Combined with existing tariffs, the 93.5% preliminary anti-dumping tariffs the U.S. Commerce Department announced this week on anode-grade graphite imported from China, targeting nearly $350 million in goods, promises to deal a major blow to battery producers. It would bring the tariffs to 160% on the notion that Chinese graphite is being sold in the U.S. below fair market value.  

And it gets worse than that for some Chinese producers. China’s Huzhou Kaijin New Energy Technology and Shanghai Shaosheng Knitted Sweat, specifically, will face even higher duties exceeding 700%. The final determinations will be announced by December 5, 2025.

The latest tariffs stem from a petition filed in December by the American Active Anode Material Producers for alleged violations of anti-dumping regulations, and the impact on the American EV battery supply chain will likely be significant. 

The United States imported ~180,000 metric tons of graphite in 2023, with two-thirds coming from China.
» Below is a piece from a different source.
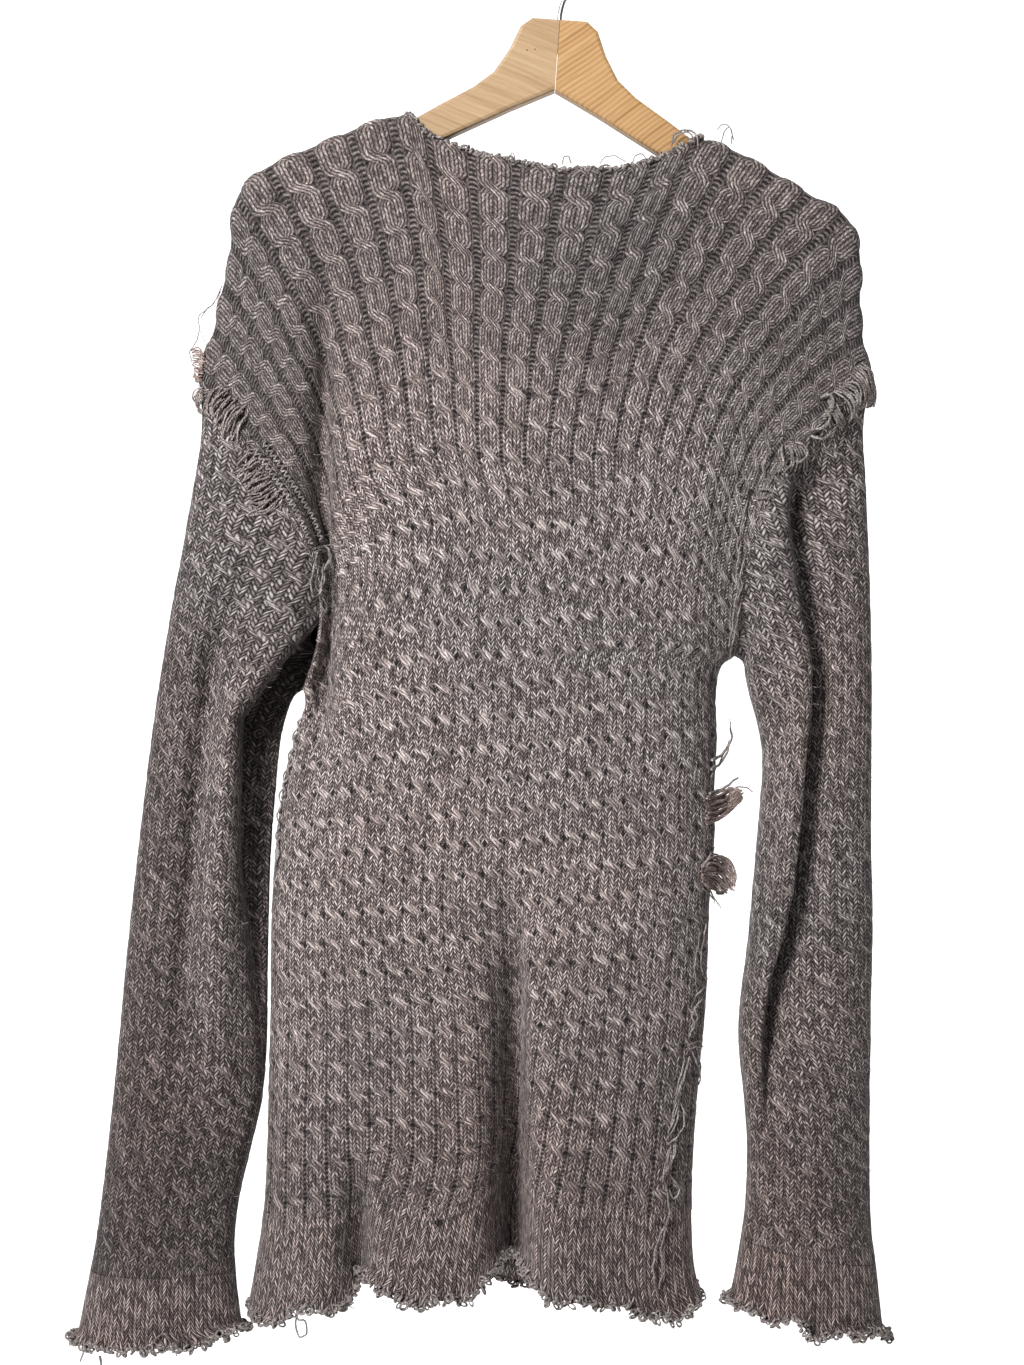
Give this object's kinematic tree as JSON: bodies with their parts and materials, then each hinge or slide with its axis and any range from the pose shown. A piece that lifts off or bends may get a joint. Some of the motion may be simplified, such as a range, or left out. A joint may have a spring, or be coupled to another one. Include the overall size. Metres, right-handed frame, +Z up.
{
  "type": "darned wool sweater on a wooden hanger",
  "caption": "Long cable-knit wool pullover with raw curled edges and frayed, darned seams, hung on a flat two-piece wooden hanger with a steel wire hook.",
  "frame": {"origin": "the inside top of the hanger's hook, where a rail carries it", "axes": "+Z up, +X to the viewer's right when facing the front, -Y out of the front of the sweater"},
  "size_m": [0.5646, 0.0932, 0.9882],
  "materials": {
    "cable_knit": "marled grey-brown wool in a small cable knit, fuzzy and matte",
    "rib_knit": "the same marled wool in a rib, with a raw curled edge",
    "loose_yarn": "loose strands, loops and tufts of the same wool",
    "pale_wood": "smooth pale wood under a clear satin coat",
    "warm_wood": "warmer wood with a clear diagonal grain, satin",
    "hook_steel": "bright plated steel wire"
  },
  "bodies": {
    "root": {"front_panel": "cable_knit", "back_panel": "cable_knit", "left_sleeve": "cable_knit", "right_sleeve": "cable_knit", "front_hem_rib": "rib_knit", "back_hem_rib": "rib_knit", "left_cuff": "rib_knit", "right_cuff": "rib_knit", "left_armhole_fringe": "loose_yarn", "right_armhole_fringe": "loose_yarn", "left_side_fringe": "loose_yarn", "right_side_fringe": "loose_yarn", "right_side_floats": "loose_yarn", "hanger_left_half": "pale_wood", "hanger_right_half": "warm_wood", "hanger_hook": "hook_steel"}
  },
  "joints": []
}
According to a recent report by the International Energy Agency (IEA), the U.S. graphite supply chain remains highly vulnerable to supply disruptions, with the energy agency calling for urgent diversification efforts. The IEA has projected that graphite will remain the most widely used anode material in lithium-ion batteries over the next five years, with silicon expected to gradually gain ground after 2030.

Related: Brent Stuck Below $70 as Trump Faces Trade Deadline Turmoil

The latest tariffs on graphite are expected to escalate tensions between the two countries, with the U.S. EV sector already feeling the heat after Beijing imposed export restrictions on certain critical minerals and battery technologies. In December 2024, China implemented export restrictions on several critical minerals, including gallium, germanium, antimony, and graphite, primarily targeting the U.S. This action is seen as a response to increased tariffs and trade tensions with the US. The ban has significant implications for various industries globally, particularly those reliant on semiconductors, electronics, and renewable energy technologies. 

The cost implications of the tariffs will also be significant. 

According to Sam Adham, Head of Battery Materials at CRU Group, battery costs could increase by roughly $7/kWh once the tariffs take effect, effectively cutting ~20% of tax credits under the U.S. Inflation Reduction Act (IRA). “I think this is going to change behaviors and sourcing strategies of battery manufacturers in the United States,” Michael O’Kronley, chief executive officer at Novonix, told Bloomberg. “The cost of graphite imported from China is going to go up. This ruling essentially is going to accelerate some of those discussions we have with manufacturers.”

That’s the reason why major EV players such as Tesla Inc. (NASDAQ:TSLA) and Panasonic have lobbied hard against the tariffs, citing an insufficient domestic supply chain to meet their quality and volume needs. 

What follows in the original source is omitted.